## Begin

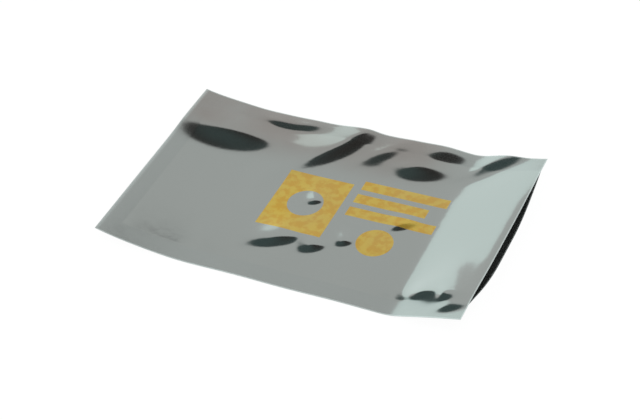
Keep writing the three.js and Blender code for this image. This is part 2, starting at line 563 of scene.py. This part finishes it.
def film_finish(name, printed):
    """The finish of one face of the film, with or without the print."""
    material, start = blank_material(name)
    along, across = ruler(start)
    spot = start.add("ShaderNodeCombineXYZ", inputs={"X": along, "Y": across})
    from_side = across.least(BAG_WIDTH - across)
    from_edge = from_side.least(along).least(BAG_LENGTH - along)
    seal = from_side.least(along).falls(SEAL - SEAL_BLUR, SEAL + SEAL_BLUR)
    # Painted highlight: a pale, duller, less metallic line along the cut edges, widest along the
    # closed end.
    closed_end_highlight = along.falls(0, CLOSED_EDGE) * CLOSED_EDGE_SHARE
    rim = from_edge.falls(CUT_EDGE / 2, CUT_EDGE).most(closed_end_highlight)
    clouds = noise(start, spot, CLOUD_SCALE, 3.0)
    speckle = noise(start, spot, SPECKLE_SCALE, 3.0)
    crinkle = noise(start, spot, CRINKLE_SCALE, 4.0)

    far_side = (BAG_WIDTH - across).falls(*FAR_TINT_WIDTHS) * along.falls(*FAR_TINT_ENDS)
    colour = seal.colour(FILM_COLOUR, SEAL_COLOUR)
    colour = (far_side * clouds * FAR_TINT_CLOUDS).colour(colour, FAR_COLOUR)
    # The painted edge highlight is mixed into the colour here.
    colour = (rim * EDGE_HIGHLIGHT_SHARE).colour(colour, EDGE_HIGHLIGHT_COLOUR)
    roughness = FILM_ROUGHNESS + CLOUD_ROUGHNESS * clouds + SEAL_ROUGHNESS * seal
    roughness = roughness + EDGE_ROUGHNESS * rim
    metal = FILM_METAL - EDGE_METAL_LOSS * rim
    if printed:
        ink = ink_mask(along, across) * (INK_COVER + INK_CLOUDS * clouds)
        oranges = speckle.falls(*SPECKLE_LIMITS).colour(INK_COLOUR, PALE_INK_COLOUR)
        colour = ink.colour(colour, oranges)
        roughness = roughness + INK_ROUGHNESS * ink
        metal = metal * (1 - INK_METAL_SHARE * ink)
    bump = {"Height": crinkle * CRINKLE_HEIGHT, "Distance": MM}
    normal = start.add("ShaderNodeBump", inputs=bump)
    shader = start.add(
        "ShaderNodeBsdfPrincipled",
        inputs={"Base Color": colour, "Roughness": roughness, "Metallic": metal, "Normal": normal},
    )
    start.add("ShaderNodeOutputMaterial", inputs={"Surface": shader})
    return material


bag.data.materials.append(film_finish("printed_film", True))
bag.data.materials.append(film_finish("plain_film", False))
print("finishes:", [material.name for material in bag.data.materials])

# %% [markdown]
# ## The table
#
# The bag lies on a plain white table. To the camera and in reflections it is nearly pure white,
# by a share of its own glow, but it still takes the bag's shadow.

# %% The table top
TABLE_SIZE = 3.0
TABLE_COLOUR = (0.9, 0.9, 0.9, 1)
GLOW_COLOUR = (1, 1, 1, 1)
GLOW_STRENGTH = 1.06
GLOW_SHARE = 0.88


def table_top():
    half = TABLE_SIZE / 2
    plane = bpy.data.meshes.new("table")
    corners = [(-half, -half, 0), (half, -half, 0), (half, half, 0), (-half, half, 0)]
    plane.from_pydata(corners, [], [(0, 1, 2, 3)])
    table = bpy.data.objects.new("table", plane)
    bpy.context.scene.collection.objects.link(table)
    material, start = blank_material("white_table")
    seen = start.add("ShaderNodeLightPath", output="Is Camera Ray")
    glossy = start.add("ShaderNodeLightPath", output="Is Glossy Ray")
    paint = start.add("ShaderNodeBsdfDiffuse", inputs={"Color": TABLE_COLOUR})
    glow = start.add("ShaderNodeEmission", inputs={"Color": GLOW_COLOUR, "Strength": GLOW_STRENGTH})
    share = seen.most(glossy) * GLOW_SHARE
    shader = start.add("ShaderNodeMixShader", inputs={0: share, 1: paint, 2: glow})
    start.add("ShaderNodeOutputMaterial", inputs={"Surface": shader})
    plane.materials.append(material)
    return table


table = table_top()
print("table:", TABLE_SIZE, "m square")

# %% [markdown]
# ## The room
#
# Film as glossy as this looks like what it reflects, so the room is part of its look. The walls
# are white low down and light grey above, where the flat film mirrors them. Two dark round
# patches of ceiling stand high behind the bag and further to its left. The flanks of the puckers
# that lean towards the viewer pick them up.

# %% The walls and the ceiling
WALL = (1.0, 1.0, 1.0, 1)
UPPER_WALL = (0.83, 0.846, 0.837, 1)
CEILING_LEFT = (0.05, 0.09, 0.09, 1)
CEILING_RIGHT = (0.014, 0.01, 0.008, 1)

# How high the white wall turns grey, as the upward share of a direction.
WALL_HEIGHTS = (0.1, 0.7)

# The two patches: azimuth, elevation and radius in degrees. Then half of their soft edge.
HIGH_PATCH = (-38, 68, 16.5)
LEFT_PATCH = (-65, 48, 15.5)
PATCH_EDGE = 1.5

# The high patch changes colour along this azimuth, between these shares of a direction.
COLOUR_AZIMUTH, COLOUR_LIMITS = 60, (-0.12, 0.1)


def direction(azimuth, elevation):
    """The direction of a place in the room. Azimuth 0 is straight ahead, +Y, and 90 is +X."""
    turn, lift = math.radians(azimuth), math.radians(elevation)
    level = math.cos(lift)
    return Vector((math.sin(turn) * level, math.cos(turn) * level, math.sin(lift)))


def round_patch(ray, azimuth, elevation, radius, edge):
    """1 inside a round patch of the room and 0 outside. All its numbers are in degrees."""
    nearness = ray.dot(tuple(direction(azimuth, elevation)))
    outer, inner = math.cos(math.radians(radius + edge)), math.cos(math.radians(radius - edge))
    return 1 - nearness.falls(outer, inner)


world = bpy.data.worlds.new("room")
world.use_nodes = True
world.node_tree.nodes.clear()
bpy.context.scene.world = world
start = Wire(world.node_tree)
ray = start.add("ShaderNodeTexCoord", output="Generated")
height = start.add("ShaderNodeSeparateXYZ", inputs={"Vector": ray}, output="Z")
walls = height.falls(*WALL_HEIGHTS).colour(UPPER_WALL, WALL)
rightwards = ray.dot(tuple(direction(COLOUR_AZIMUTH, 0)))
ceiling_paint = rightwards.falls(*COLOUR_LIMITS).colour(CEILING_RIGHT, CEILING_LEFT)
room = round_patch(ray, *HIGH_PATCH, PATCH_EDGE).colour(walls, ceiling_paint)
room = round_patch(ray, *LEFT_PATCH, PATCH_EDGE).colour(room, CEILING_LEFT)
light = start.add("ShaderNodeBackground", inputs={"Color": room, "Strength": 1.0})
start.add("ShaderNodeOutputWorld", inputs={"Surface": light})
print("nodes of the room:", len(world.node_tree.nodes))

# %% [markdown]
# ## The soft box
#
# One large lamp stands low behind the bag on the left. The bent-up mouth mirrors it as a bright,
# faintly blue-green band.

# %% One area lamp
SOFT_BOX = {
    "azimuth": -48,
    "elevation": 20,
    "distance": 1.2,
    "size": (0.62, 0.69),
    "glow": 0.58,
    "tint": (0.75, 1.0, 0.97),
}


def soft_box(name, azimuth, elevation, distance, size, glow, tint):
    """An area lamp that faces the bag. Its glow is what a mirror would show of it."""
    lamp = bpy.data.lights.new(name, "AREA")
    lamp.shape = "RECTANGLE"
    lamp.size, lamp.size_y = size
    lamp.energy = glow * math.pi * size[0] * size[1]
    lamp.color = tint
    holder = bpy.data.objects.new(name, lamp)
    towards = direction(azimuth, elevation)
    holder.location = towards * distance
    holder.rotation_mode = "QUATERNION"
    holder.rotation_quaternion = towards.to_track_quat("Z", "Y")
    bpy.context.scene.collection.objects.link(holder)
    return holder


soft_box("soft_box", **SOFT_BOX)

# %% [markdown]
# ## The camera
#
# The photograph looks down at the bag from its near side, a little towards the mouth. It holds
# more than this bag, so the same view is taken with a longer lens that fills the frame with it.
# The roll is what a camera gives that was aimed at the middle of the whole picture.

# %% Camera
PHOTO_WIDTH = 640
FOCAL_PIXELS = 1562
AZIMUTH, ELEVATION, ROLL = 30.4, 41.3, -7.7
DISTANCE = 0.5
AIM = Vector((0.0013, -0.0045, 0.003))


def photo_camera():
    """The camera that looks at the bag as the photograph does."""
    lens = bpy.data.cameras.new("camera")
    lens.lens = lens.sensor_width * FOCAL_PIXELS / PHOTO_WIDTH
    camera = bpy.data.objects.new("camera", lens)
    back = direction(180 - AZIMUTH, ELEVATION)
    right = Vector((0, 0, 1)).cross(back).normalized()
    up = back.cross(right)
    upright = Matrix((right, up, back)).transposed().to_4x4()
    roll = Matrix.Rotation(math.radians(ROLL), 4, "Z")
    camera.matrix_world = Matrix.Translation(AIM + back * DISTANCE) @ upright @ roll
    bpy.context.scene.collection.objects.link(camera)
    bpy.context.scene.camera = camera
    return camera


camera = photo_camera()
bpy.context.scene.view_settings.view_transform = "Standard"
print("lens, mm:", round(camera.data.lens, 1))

## End
## Begin

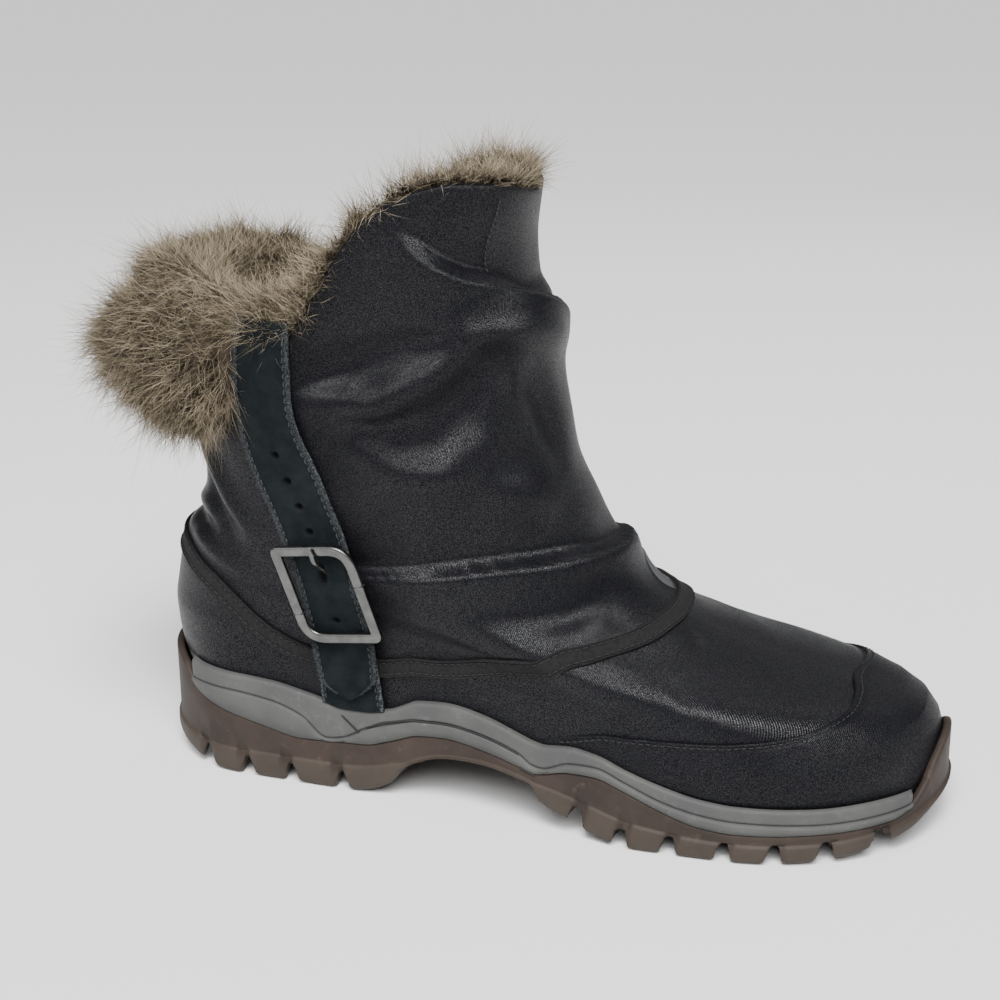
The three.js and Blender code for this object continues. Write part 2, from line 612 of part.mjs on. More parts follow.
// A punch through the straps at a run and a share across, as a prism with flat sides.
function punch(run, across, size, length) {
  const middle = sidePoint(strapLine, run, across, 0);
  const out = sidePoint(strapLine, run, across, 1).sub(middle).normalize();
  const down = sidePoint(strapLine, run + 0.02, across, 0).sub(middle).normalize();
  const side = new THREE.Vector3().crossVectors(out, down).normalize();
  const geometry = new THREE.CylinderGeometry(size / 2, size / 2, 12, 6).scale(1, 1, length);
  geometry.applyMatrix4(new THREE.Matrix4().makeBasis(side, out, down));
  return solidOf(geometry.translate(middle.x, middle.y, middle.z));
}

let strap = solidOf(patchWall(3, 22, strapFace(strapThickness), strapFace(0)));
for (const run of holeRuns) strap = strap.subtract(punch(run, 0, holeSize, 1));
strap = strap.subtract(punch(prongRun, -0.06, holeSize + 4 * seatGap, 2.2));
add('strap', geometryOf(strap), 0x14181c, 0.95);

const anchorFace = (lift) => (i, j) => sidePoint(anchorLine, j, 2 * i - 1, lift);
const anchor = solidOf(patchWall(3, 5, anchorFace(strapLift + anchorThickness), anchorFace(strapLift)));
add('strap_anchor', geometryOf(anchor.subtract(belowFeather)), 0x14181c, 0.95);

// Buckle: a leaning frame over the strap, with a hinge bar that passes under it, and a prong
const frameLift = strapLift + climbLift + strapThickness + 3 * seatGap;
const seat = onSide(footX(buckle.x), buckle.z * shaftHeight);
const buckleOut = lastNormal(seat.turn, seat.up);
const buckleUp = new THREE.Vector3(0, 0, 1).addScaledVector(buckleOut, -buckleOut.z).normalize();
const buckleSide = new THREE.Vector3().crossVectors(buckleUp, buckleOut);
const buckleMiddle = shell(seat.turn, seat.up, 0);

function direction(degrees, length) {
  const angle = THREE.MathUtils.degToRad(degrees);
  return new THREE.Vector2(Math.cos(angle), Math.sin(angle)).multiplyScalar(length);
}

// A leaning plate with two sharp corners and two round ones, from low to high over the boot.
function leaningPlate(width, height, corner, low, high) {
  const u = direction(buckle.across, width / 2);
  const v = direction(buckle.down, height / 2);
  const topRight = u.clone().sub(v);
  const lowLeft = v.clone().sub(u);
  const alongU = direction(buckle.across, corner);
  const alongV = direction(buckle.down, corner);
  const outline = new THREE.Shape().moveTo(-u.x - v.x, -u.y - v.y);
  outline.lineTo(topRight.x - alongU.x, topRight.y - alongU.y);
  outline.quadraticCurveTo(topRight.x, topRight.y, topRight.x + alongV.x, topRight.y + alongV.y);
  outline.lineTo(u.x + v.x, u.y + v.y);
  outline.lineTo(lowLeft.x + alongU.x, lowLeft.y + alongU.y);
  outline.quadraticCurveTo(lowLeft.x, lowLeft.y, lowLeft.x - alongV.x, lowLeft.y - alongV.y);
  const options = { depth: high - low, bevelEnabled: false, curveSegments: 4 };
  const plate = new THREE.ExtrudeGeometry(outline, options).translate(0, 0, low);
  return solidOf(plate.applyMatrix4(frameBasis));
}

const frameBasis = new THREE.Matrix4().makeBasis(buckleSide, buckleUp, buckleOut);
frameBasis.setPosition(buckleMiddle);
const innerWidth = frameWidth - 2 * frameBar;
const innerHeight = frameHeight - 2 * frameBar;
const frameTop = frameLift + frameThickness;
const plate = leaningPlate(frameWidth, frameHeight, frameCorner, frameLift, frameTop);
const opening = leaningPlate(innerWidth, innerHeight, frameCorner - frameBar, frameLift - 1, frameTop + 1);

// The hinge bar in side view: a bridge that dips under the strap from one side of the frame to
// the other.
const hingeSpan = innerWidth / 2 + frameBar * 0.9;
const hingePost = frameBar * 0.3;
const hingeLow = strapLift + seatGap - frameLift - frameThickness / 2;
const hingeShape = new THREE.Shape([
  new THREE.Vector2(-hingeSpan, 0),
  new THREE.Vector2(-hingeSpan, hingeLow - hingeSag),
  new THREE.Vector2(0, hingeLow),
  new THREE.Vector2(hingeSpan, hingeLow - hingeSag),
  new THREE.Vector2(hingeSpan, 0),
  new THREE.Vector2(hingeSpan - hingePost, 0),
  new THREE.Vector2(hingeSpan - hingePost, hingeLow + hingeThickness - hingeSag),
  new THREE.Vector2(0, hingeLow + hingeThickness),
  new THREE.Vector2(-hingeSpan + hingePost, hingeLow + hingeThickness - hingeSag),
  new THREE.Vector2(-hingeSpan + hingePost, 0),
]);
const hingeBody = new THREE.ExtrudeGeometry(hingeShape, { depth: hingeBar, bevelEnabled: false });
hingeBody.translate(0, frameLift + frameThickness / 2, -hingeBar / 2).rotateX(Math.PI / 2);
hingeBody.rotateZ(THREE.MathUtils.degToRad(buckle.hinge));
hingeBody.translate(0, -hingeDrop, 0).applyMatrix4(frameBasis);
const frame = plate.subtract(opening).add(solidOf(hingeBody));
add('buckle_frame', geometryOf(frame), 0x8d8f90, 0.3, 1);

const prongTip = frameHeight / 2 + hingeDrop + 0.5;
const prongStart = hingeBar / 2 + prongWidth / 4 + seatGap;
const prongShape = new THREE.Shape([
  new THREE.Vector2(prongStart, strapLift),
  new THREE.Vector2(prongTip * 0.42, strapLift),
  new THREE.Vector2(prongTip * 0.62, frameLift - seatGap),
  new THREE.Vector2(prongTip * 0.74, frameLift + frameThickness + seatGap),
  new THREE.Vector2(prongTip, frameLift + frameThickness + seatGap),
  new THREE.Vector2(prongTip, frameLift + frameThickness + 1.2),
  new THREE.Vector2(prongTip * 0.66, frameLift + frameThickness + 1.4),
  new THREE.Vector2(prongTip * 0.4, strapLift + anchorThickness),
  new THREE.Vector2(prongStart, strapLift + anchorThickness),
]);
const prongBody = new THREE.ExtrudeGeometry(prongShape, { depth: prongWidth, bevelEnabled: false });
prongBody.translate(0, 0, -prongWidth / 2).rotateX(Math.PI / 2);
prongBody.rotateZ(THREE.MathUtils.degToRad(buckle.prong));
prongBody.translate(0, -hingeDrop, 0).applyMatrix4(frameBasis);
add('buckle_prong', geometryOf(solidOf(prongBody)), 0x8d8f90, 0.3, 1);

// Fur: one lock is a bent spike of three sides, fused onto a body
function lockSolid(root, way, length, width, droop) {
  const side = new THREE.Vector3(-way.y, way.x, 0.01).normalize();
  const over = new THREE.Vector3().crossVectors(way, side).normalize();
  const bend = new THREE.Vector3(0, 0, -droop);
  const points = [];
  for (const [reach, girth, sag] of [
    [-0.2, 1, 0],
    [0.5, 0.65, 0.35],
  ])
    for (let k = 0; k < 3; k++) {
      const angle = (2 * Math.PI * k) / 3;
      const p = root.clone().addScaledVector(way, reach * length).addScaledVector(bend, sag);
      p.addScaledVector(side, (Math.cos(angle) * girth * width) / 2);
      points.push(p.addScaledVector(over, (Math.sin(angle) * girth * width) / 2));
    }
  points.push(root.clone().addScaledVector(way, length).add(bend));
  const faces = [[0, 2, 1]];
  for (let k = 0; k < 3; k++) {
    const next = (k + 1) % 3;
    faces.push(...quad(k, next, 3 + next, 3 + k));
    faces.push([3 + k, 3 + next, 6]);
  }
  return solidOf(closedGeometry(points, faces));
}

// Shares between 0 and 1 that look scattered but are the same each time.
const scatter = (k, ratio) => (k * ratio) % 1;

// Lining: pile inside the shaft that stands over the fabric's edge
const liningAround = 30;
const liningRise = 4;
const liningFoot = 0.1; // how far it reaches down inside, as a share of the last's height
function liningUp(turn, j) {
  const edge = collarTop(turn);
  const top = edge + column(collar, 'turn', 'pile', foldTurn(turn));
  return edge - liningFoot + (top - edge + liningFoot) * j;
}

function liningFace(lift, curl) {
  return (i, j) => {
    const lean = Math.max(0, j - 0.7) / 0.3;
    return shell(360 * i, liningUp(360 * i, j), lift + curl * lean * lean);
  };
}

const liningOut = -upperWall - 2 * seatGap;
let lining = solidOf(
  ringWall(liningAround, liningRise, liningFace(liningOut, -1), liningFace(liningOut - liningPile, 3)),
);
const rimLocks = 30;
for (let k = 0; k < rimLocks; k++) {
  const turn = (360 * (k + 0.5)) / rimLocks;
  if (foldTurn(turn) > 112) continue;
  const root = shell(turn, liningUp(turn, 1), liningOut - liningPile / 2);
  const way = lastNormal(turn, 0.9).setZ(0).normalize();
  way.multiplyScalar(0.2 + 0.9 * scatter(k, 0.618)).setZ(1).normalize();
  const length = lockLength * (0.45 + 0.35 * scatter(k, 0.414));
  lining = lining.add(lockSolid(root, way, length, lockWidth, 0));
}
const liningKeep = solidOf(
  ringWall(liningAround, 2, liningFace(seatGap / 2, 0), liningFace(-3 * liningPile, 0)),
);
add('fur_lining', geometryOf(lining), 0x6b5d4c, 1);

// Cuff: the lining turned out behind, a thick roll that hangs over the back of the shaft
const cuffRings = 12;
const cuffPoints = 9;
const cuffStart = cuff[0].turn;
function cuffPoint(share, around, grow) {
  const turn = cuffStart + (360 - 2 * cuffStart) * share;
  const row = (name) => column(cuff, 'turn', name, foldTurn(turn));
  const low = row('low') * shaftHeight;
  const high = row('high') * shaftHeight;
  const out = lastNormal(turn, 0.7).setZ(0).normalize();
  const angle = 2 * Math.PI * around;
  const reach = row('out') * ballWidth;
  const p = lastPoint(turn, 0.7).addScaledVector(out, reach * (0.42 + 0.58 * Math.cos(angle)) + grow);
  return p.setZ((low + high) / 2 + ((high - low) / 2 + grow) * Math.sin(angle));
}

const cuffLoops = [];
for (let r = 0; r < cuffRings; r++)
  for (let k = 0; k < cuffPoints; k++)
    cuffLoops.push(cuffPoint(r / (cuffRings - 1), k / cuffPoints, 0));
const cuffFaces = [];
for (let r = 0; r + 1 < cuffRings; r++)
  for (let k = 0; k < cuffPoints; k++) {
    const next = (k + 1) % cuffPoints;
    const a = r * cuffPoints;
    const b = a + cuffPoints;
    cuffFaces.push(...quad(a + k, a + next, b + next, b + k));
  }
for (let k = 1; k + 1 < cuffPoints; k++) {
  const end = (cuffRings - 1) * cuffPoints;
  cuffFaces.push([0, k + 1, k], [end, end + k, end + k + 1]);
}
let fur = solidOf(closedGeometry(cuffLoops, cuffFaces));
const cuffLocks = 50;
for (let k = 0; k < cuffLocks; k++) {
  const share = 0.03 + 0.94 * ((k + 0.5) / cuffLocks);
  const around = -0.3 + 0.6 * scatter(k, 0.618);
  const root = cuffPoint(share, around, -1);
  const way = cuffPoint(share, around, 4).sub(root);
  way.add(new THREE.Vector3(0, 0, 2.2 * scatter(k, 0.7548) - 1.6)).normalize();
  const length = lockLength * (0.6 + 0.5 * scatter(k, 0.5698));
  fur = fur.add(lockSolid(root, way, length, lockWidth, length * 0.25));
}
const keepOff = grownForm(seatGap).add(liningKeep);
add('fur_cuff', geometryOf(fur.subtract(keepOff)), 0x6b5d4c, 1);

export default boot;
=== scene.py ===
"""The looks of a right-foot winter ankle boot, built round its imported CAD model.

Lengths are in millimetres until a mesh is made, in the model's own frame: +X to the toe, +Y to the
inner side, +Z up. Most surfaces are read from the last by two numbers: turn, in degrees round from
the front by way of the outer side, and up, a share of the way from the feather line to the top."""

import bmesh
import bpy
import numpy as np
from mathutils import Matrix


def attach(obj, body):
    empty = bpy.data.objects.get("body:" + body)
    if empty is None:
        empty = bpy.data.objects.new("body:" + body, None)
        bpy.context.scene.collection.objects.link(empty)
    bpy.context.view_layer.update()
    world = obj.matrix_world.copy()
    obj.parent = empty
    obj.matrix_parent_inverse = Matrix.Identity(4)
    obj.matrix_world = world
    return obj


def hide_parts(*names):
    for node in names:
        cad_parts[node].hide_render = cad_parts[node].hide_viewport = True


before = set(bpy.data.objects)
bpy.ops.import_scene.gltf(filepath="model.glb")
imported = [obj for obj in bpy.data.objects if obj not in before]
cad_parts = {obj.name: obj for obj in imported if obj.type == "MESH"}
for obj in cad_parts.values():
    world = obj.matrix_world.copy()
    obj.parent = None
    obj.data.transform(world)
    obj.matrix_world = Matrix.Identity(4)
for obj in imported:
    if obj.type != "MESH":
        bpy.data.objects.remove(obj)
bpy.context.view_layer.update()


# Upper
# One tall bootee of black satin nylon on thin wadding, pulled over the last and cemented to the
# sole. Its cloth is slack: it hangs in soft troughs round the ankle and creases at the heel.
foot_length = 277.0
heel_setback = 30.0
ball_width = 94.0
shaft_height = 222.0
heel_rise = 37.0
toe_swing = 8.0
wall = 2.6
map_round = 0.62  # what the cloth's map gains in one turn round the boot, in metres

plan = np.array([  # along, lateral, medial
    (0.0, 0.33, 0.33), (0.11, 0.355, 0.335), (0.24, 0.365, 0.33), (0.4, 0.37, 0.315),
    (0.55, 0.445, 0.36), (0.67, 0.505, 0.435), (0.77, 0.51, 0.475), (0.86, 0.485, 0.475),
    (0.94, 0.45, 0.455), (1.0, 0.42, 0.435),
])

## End

• _REQUIRED TASK_: Nothing but the lines from the one with "const cuffLoops = [];" to the one with "before = set(bpy.data.objects)" should be echoed, both of them included, exactly as written.

• _SOLUTION_:
const cuffLoops = [];
for (let r = 0; r < cuffRings; r++)
  for (let k = 0; k < cuffPoints; k++)
    cuffLoops.push(cuffPoint(r / (cuffRings - 1), k / cuffPoints, 0));
const cuffFaces = [];
for (let r = 0; r + 1 < cuffRings; r++)
  for (let k = 0; k < cuffPoints; k++) {
    const next = (k + 1) % cuffPoints;
    const a = r * cuffPoints;
    const b = a + cuffPoints;
    cuffFaces.push(...quad(a + k, a + next, b + next, b + k));
  }
for (let k = 1; k + 1 < cuffPoints; k++) {
  const end = (cuffRings - 1) * cuffPoints;
  cuffFaces.push([0, k + 1, k], [end, end + k, end + k + 1]);
}
let fur = solidOf(closedGeometry(cuffLoops, cuffFaces));
const cuffLocks = 50;
for (let k = 0; k < cuffLocks; k++) {
  const share = 0.03 + 0.94 * ((k + 0.5) / cuffLocks);
  const around = -0.3 + 0.6 * scatter(k, 0.618);
  const root = cuffPoint(share, around, -1);
  const way = cuffPoint(share, around, 4).sub(root);
  way.add(new THREE.Vector3(0, 0, 2.2 * scatter(k, 0.7548) - 1.6)).normalize();
  const length = lockLength * (0.6 + 0.5 * scatter(k, 0.5698));
  fur = fur.add(lockSolid(root, way, length, lockWidth, length * 0.25));
}
const keepOff = grownForm(seatGap).add(liningKeep);
add('fur_cuff', geometryOf(fur.subtract(keepOff)), 0x6b5d4c, 1);

export default boot;
=== scene.py ===
"""The looks of a right-foot winter ankle boot, built round its imported CAD model.

Lengths are in millimetres until a mesh is made, in the model's own frame: +X to the toe, +Y to the
inner side, +Z up. Most surfaces are read from the last by two numbers: turn, in degrees round from
the front by way of the outer side, and up, a share of the way from the feather line to the top."""

import bmesh
import bpy
import numpy as np
from mathutils import Matrix


def attach(obj, body):
    empty = bpy.data.objects.get("body:" + body)
    if empty is None:
        empty = bpy.data.objects.new("body:" + body, None)
        bpy.context.scene.collection.objects.link(empty)
    bpy.context.view_layer.update()
    world = obj.matrix_world.copy()
    obj.parent = empty
    obj.matrix_parent_inverse = Matrix.Identity(4)
    obj.matrix_world = world
    return obj


def hide_parts(*names):
    for node in names:
        cad_parts[node].hide_render = cad_parts[node].hide_viewport = True


before = set(bpy.data.objects)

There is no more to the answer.